Records that describe objects:
________________________
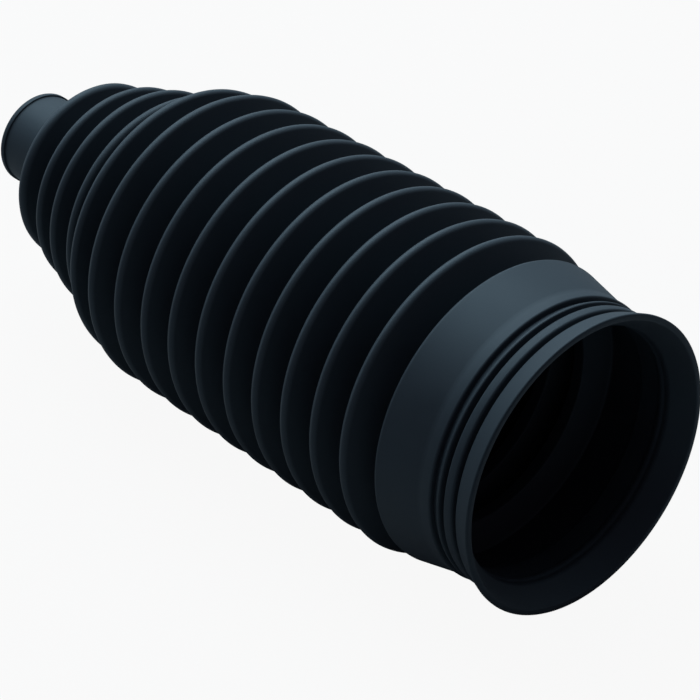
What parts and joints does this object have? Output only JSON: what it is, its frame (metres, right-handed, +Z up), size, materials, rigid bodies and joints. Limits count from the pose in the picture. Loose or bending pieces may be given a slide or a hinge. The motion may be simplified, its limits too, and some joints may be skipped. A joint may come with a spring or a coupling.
{
  "type": "steering rack boot",
  "caption": "Tapered rubber bellows boot with a narrow neck, deep round folds, a plain band, a ribbed clamp seat and a flared mouth.",
  "frame": {"origin": "on the surface that the boot lies on, below the middle of its length", "axes": "+X along the boot's axis from the narrow neck to the open mouth, +Z up"},
  "size_m": [0.1612, 0.0642, 0.0642],
  "materials": {
    "black_rubber": "matte black moulded rubber with a faint sheen on the fold crests"
  },
  "bodies": {
    "root": {"rack_boot": "black_rubber"}
  },
  "joints": []
}
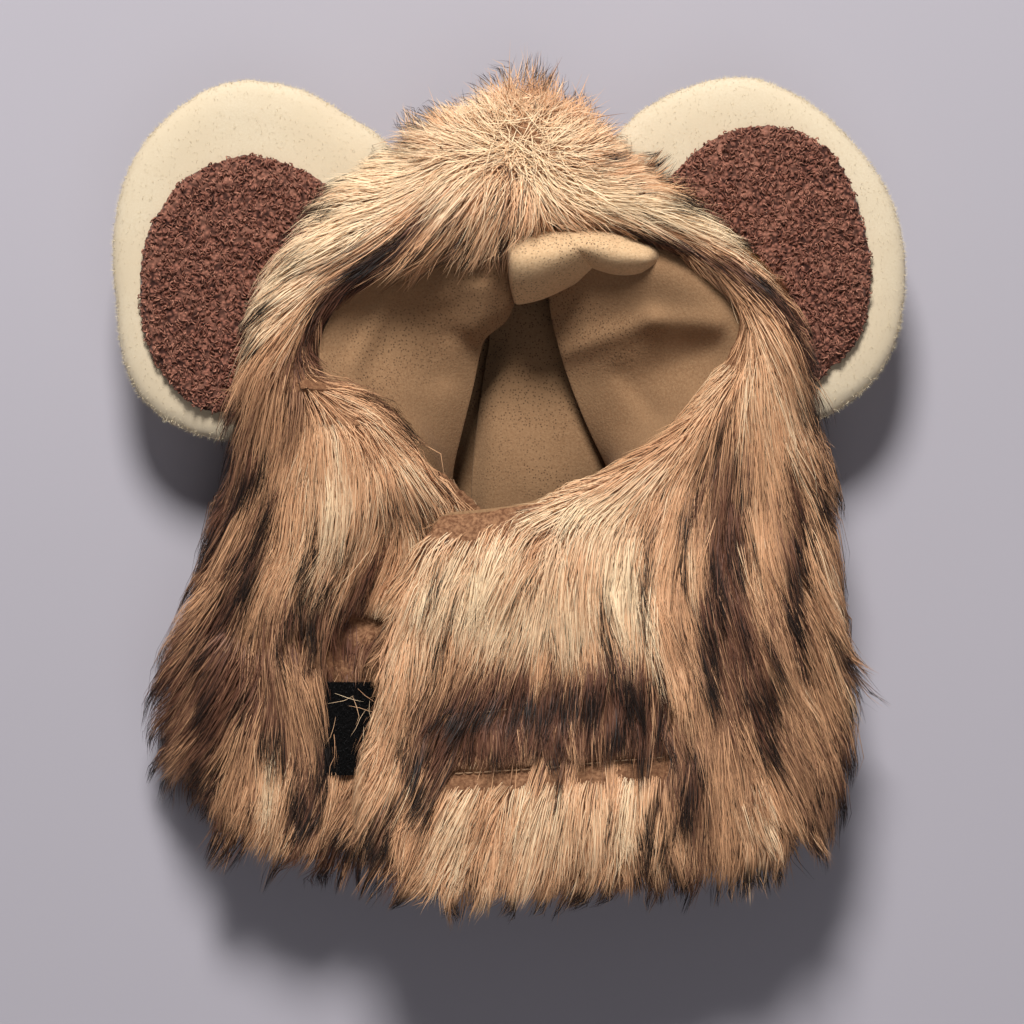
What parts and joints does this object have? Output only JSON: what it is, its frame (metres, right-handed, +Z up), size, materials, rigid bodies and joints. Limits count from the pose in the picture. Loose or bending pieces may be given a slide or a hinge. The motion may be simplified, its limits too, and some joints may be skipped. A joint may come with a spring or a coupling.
{
  "type": "lion mane hat",
  "caption": "Furry mane hood for a cat or small dog with round plush ears, a face opening, a fleece lining and a hook-and-loop chin flap.",
  "frame": {"origin": "middle of the underside of the whole hood as it lies on its back", "axes": "+Z up out of the face opening, +Y from the neck edge to the crown, +X to the side whose chin flap lies on top"},
  "size_m": [0.2412, 0.2526, 0.0707],
  "materials": {
    "mane_fur": "long faux fur, tan with dark tips",
    "fleece_lining": "short tan fleece",
    "hook_tape_black": "woven tape with nylon hooks",
    "loop_tape_black": "woven tape with soft loops",
    "ear_plush": "short cream plush",
    "ear_boucle": "curly brown boucle"
  },
  "bodies": {
    "root": {"fur_hood": "mane_fur", "lining": "fleece_lining", "lining_fold_left": "fleece_lining", "lining_fold_right": "fleece_lining", "hook_tape": "hook_tape_black", "loop_tape": "loop_tape_black", "ear_left": "ear_plush", "ear_right": "ear_plush", "ear_patch_left": "ear_boucle", "ear_patch_right": "ear_boucle"}
  },
  "joints": []
}
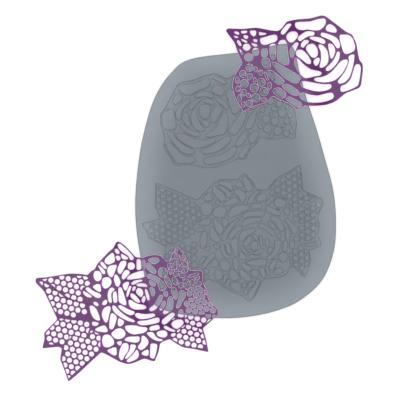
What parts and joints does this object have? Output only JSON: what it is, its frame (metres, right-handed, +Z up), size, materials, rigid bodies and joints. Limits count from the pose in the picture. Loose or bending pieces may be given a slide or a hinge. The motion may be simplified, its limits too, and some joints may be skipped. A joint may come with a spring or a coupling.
{
  "type": "silicone soap mould",
  "caption": "Flat silicone slab mould with shallow filigree flower cavities, and the thin lace castings it makes draped over two of its corners.",
  "frame": {"origin": "middle of the slab's flat underside, on the surface that it lies on", "axes": "+Z up out of the cavities, +Y along the slab towards its narrower rose end, +X across the slab to the right"},
  "size_m": [0.2309, 0.2579, 0.0072],
  "materials": {
    "silicone": "matte translucent silicone",
    "lace": "satin"
  },
  "bodies": {
    "mould": {"mould_slab": "silicone"},
    "rose_lace": {"rose_casting": "lace"},
    "spray_lace": {"spray_casting": "lace"}
  },
  "joints": [
    {"name": "rose_lace_lift", "type": "slide", "parent": "mould", "child": "rose_lace", "axis": [0, 0, 1], "range_m": [0, 0.06]},
    {"name": "spray_lace_lift", "type": "slide", "parent": "mould", "child": "spray_lace", "axis": [0, 0, 1], "range_m": [0, 0.06]}
  ]
}
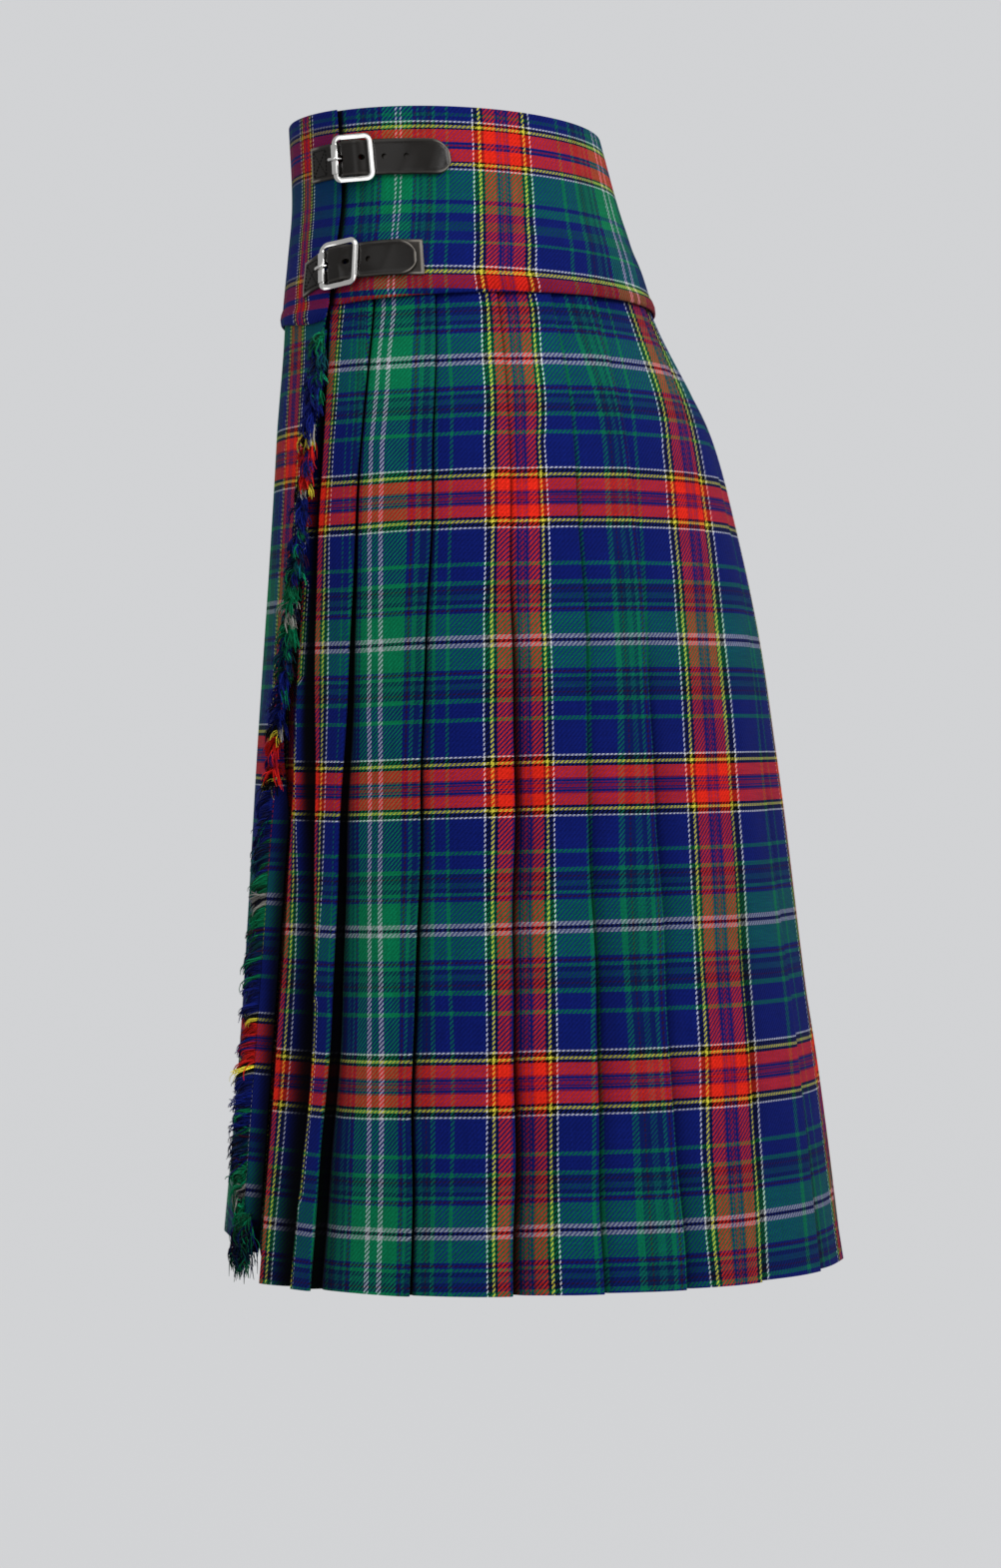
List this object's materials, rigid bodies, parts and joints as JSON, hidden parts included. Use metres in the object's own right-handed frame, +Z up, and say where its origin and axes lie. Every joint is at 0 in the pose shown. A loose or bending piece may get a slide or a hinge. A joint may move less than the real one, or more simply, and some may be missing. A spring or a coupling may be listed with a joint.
{
  "type": "scottish kilt",
  "caption": "Wrap-round knife-pleated tartan kilt in worn form: shaped yoke, fringed overlap edge, and leather straps fastened in metal buckles on the hip.",
  "frame": {"origin": "middle of the waist opening, level with the yoke's top edge, where the wearer's waist holds the kilt", "axes": "+Z up out of the waist, -Y towards the wearer's front, +X towards the wearer's left, the side that fastens"},
  "size_m": [0.4149, 0.3688, 0.6815],
  "materials": {
    "tartan_wool": "matte twill",
    "fringe_wool": "loose yarn",
    "black_leather": "satin, edges rounded",
    "polished_metal": "polished"
  },
  "bodies": {
    "root": {"over_apron": "tartan_wool", "under_apron": "tartan_wool", "pleats_left": "tartan_wool", "pleats_back": "tartan_wool", "pleats_right": "tartan_wool", "yoke_over": "tartan_wool", "yoke_back": "tartan_wool", "yoke_under": "tartan_wool", "fringe": "fringe_wool", "strap_upper": "black_leather", "strap_lower": "black_leather", "chape_upper": "black_leather", "chape_lower": "black_leather", "buckle_frame_upper": "polished_metal", "buckle_frame_lower": "polished_metal", "buckle_roller_upper": "polished_metal", "buckle_roller_lower": "polished_metal", "buckle_prong_upper": "polished_metal", "buckle_prong_lower": "polished_metal"}
  },
  "joints": []
}
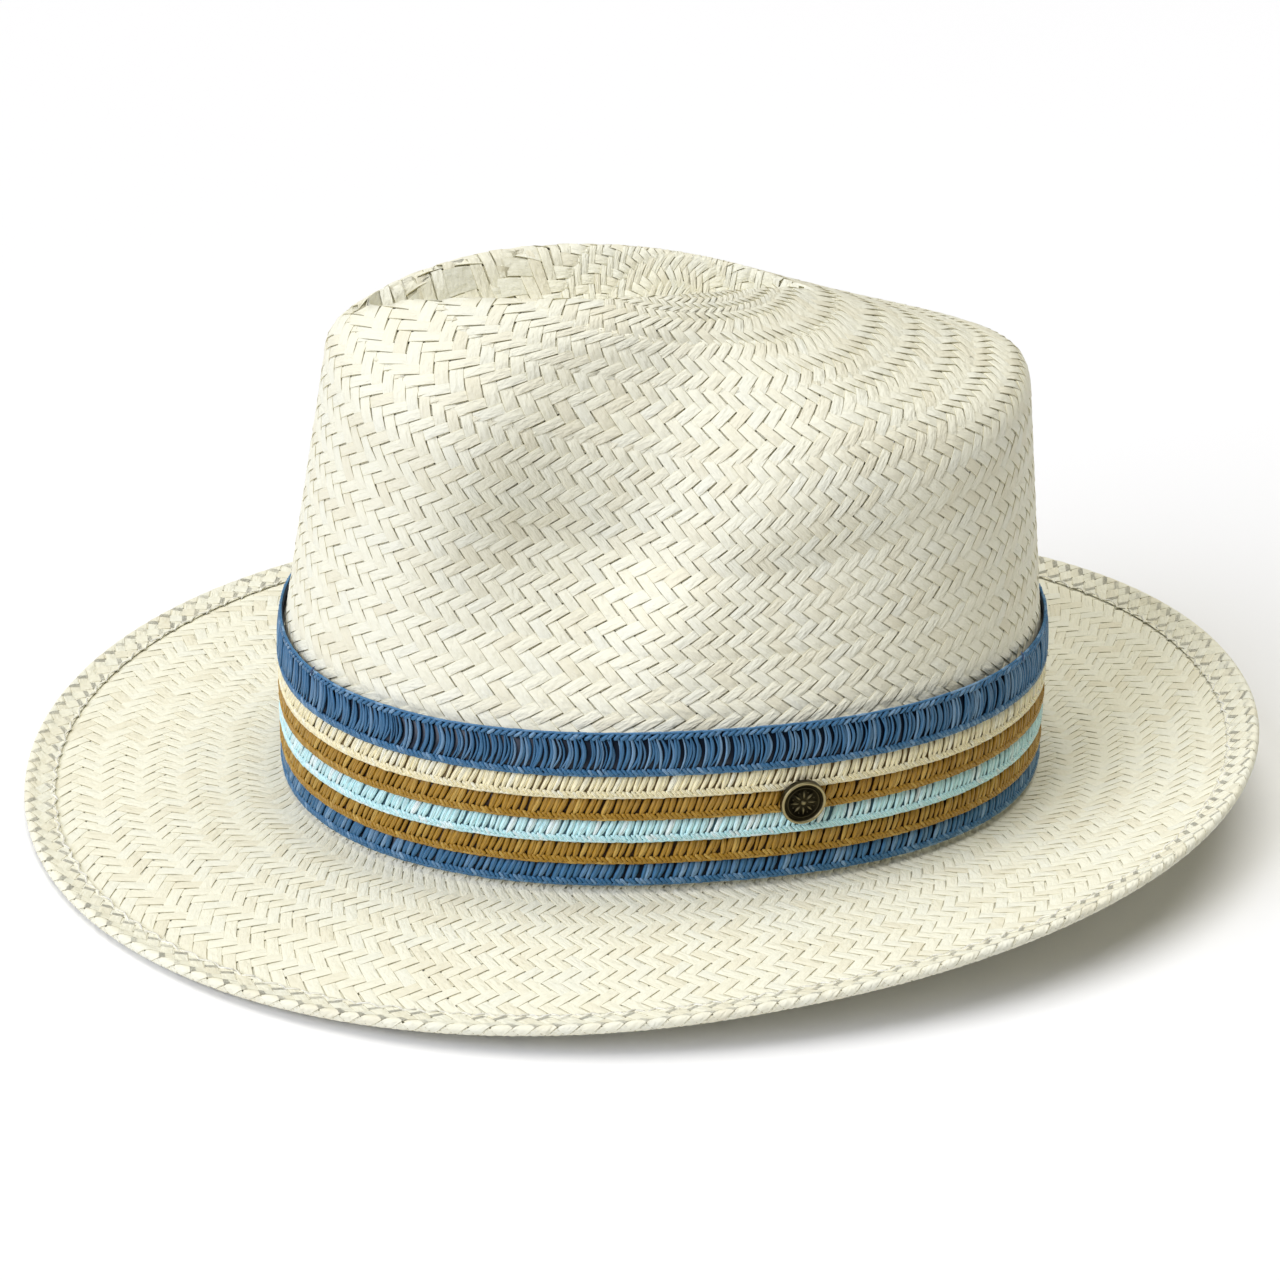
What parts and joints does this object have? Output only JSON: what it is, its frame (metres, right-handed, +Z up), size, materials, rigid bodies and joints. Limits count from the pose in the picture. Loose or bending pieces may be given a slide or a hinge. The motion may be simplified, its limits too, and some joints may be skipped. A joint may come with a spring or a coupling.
{
  "type": "fedora hat",
  "caption": "Woven paper-straw fedora with teardrop crown, wired snap brim, striped braided hatband, round stud badge and inner sweatband.",
  "frame": {"origin": "middle of the hat's outline seen from above, at the height of the brim's lowest point", "axes": "+Z up through the crown, -Y towards the front of the hat, +X towards the wearer's left"},
  "size_m": [0.2904, 0.3318, 0.1425],
  "materials": {
    "straw": "woven paper straw, satin",
    "spring_wire": "bright",
    "sewing_thread": "matte",
    "braid_blue": "braided, matte",
    "braid_cream": "braided, matte",
    "braid_ochre": "braided, matte",
    "braid_aqua": "braided, matte",
    "badge_metal": "antiqued",
    "sweatband_cloth": "ribbed grosgrain",
    "reed_plastic": "matte",
    "label_cloth": "satin"
  },
  "bodies": {
    "hat": {"straw_body": "straw", "brim_wire": "spring_wire", "hem_thread": "sewing_thread", "band_blue_top": "braid_blue", "band_cream": "braid_cream", "band_ochre_upper": "braid_ochre", "band_aqua": "braid_aqua", "band_ochre_lower": "braid_ochre", "band_blue_bottom": "braid_blue", "band_join_tab": "braid_blue", "band_tacks": "braid_blue", "sweatband": "sweatband_cloth", "sweatband_reed": "reed_plastic", "sweatband_thread": "sewing_thread", "sweatband_bow": "sweatband_cloth", "size_label": "label_cloth"},
    "badge": {"badge_disc": "badge_metal", "badge_post": "badge_metal", "badge_clutch": "badge_metal"}
  },
  "joints": [
    {"name": "badge_turn", "type": "hinge", "parent": "hat", "child": "badge", "pos_m": [0.0852, 0.02761, 0.03324], "axis": [0.9894, 0.1453, 0], "continuous": true}
  ]
}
________________________
Direction: Write out the material above once more, exactly as it reads, with no pictures.

Exercise result:
What parts and joints does this object have? Output only JSON: what it is, its frame (metres, right-handed, +Z up), size, materials, rigid bodies and joints. Limits count from the pose in the picture. Loose or bending pieces may be given a slide or a hinge. The motion may be simplified, its limits too, and some joints may be skipped. A joint may come with a spring or a coupling.
{
  "type": "steering rack boot",
  "caption": "Tapered rubber bellows boot with a narrow neck, deep round folds, a plain band, a ribbed clamp seat and a flared mouth.",
  "frame": {"origin": "on the surface that the boot lies on, below the middle of its length", "axes": "+X along the boot's axis from the narrow neck to the open mouth, +Z up"},
  "size_m": [0.1612, 0.0642, 0.0642],
  "materials": {
    "black_rubber": "matte black moulded rubber with a faint sheen on the fold crests"
  },
  "bodies": {
    "root": {"rack_boot": "black_rubber"}
  },
  "joints": []
}
What parts and joints does this object have? Output only JSON: what it is, its frame (metres, right-handed, +Z up), size, materials, rigid bodies and joints. Limits count from the pose in the picture. Loose or bending pieces may be given a slide or a hinge. The motion may be simplified, its limits too, and some joints may be skipped. A joint may come with a spring or a coupling.
{
  "type": "lion mane hat",
  "caption": "Furry mane hood for a cat or small dog with round plush ears, a face opening, a fleece lining and a hook-and-loop chin flap.",
  "frame": {"origin": "middle of the underside of the whole hood as it lies on its back", "axes": "+Z up out of the face opening, +Y from the neck edge to the crown, +X to the side whose chin flap lies on top"},
  "size_m": [0.2412, 0.2526, 0.0707],
  "materials": {
    "mane_fur": "long faux fur, tan with dark tips",
    "fleece_lining": "short tan fleece",
    "hook_tape_black": "woven tape with nylon hooks",
    "loop_tape_black": "woven tape with soft loops",
    "ear_plush": "short cream plush",
    "ear_boucle": "curly brown boucle"
  },
  "bodies": {
    "root": {"fur_hood": "mane_fur", "lining": "fleece_lining", "lining_fold_left": "fleece_lining", "lining_fold_right": "fleece_lining", "hook_tape": "hook_tape_black", "loop_tape": "loop_tape_black", "ear_left": "ear_plush", "ear_right": "ear_plush", "ear_patch_left": "ear_boucle", "ear_patch_right": "ear_boucle"}
  },
  "joints": []
}
What parts and joints does this object have? Output only JSON: what it is, its frame (metres, right-handed, +Z up), size, materials, rigid bodies and joints. Limits count from the pose in the picture. Loose or bending pieces may be given a slide or a hinge. The motion may be simplified, its limits too, and some joints may be skipped. A joint may come with a spring or a coupling.
{
  "type": "silicone soap mould",
  "caption": "Flat silicone slab mould with shallow filigree flower cavities, and the thin lace castings it makes draped over two of its corners.",
  "frame": {"origin": "middle of the slab's flat underside, on the surface that it lies on", "axes": "+Z up out of the cavities, +Y along the slab towards its narrower rose end, +X across the slab to the right"},
  "size_m": [0.2309, 0.2579, 0.0072],
  "materials": {
    "silicone": "matte translucent silicone",
    "lace": "satin"
  },
  "bodies": {
    "mould": {"mould_slab": "silicone"},
    "rose_lace": {"rose_casting": "lace"},
    "spray_lace": {"spray_casting": "lace"}
  },
  "joints": [
    {"name": "rose_lace_lift", "type": "slide", "parent": "mould", "child": "rose_lace", "axis": [0, 0, 1], "range_m": [0, 0.06]},
    {"name": "spray_lace_lift", "type": "slide", "parent": "mould", "child": "spray_lace", "axis": [0, 0, 1], "range_m": [0, 0.06]}
  ]
}
List this object's materials, rigid bodies, parts and joints as JSON, hidden parts included. Use metres in the object's own right-handed frame, +Z up, and say where its origin and axes lie. Every joint is at 0 in the pose shown. A loose or bending piece may get a slide or a hinge. A joint may move less than the real one, or more simply, and some may be missing. A spring or a coupling may be listed with a joint.
{
  "type": "scottish kilt",
  "caption": "Wrap-round knife-pleated tartan kilt in worn form: shaped yoke, fringed overlap edge, and leather straps fastened in metal buckles on the hip.",
  "frame": {"origin": "middle of the waist opening, level with the yoke's top edge, where the wearer's waist holds the kilt", "axes": "+Z up out of the waist, -Y towards the wearer's front, +X towards the wearer's left, the side that fastens"},
  "size_m": [0.4149, 0.3688, 0.6815],
  "materials": {
    "tartan_wool": "matte twill",
    "fringe_wool": "loose yarn",
    "black_leather": "satin, edges rounded",
    "polished_metal": "polished"
  },
  "bodies": {
    "root": {"over_apron": "tartan_wool", "under_apron": "tartan_wool", "pleats_left": "tartan_wool", "pleats_back": "tartan_wool", "pleats_right": "tartan_wool", "yoke_over": "tartan_wool", "yoke_back": "tartan_wool", "yoke_under": "tartan_wool", "fringe": "fringe_wool", "strap_upper": "black_leather", "strap_lower": "black_leather", "chape_upper": "black_leather", "chape_lower": "black_leather", "buckle_frame_upper": "polished_metal", "buckle_frame_lower": "polished_metal", "buckle_roller_upper": "polished_metal", "buckle_roller_lower": "polished_metal", "buckle_prong_upper": "polished_metal", "buckle_prong_lower": "polished_metal"}
  },
  "joints": []
}
What parts and joints does this object have? Output only JSON: what it is, its frame (metres, right-handed, +Z up), size, materials, rigid bodies and joints. Limits count from the pose in the picture. Loose or bending pieces may be given a slide or a hinge. The motion may be simplified, its limits too, and some joints may be skipped. A joint may come with a spring or a coupling.
{
  "type": "fedora hat",
  "caption": "Woven paper-straw fedora with teardrop crown, wired snap brim, striped braided hatband, round stud badge and inner sweatband.",
  "frame": {"origin": "middle of the hat's outline seen from above, at the height of the brim's lowest point", "axes": "+Z up through the crown, -Y towards the front of the hat, +X towards the wearer's left"},
  "size_m": [0.2904, 0.3318, 0.1425],
  "materials": {
    "straw": "woven paper straw, satin",
    "spring_wire": "bright",
    "sewing_thread": "matte",
    "braid_blue": "braided, matte",
    "braid_cream": "braided, matte",
    "braid_ochre": "braided, matte",
    "braid_aqua": "braided, matte",
    "badge_metal": "antiqued",
    "sweatband_cloth": "ribbed grosgrain",
    "reed_plastic": "matte",
    "label_cloth": "satin"
  },
  "bodies": {
    "hat": {"straw_body": "straw", "brim_wire": "spring_wire", "hem_thread": "sewing_thread", "band_blue_top": "braid_blue", "band_cream": "braid_cream", "band_ochre_upper": "braid_ochre", "band_aqua": "braid_aqua", "band_ochre_lower": "braid_ochre", "band_blue_bottom": "braid_blue", "band_join_tab": "braid_blue", "band_tacks": "braid_blue", "sweatband": "sweatband_cloth", "sweatband_reed": "reed_plastic", "sweatband_thread": "sewing_thread", "sweatband_bow": "sweatband_cloth", "size_label": "label_cloth"},
    "badge": {"badge_disc": "badge_metal", "badge_post": "badge_metal", "badge_clutch": "badge_metal"}
  },
  "joints": [
    {"name": "badge_turn", "type": "hinge", "parent": "hat", "child": "badge", "pos_m": [0.0852, 0.02761, 0.03324], "axis": [0.9894, 0.1453, 0], "continuous": true}
  ]
}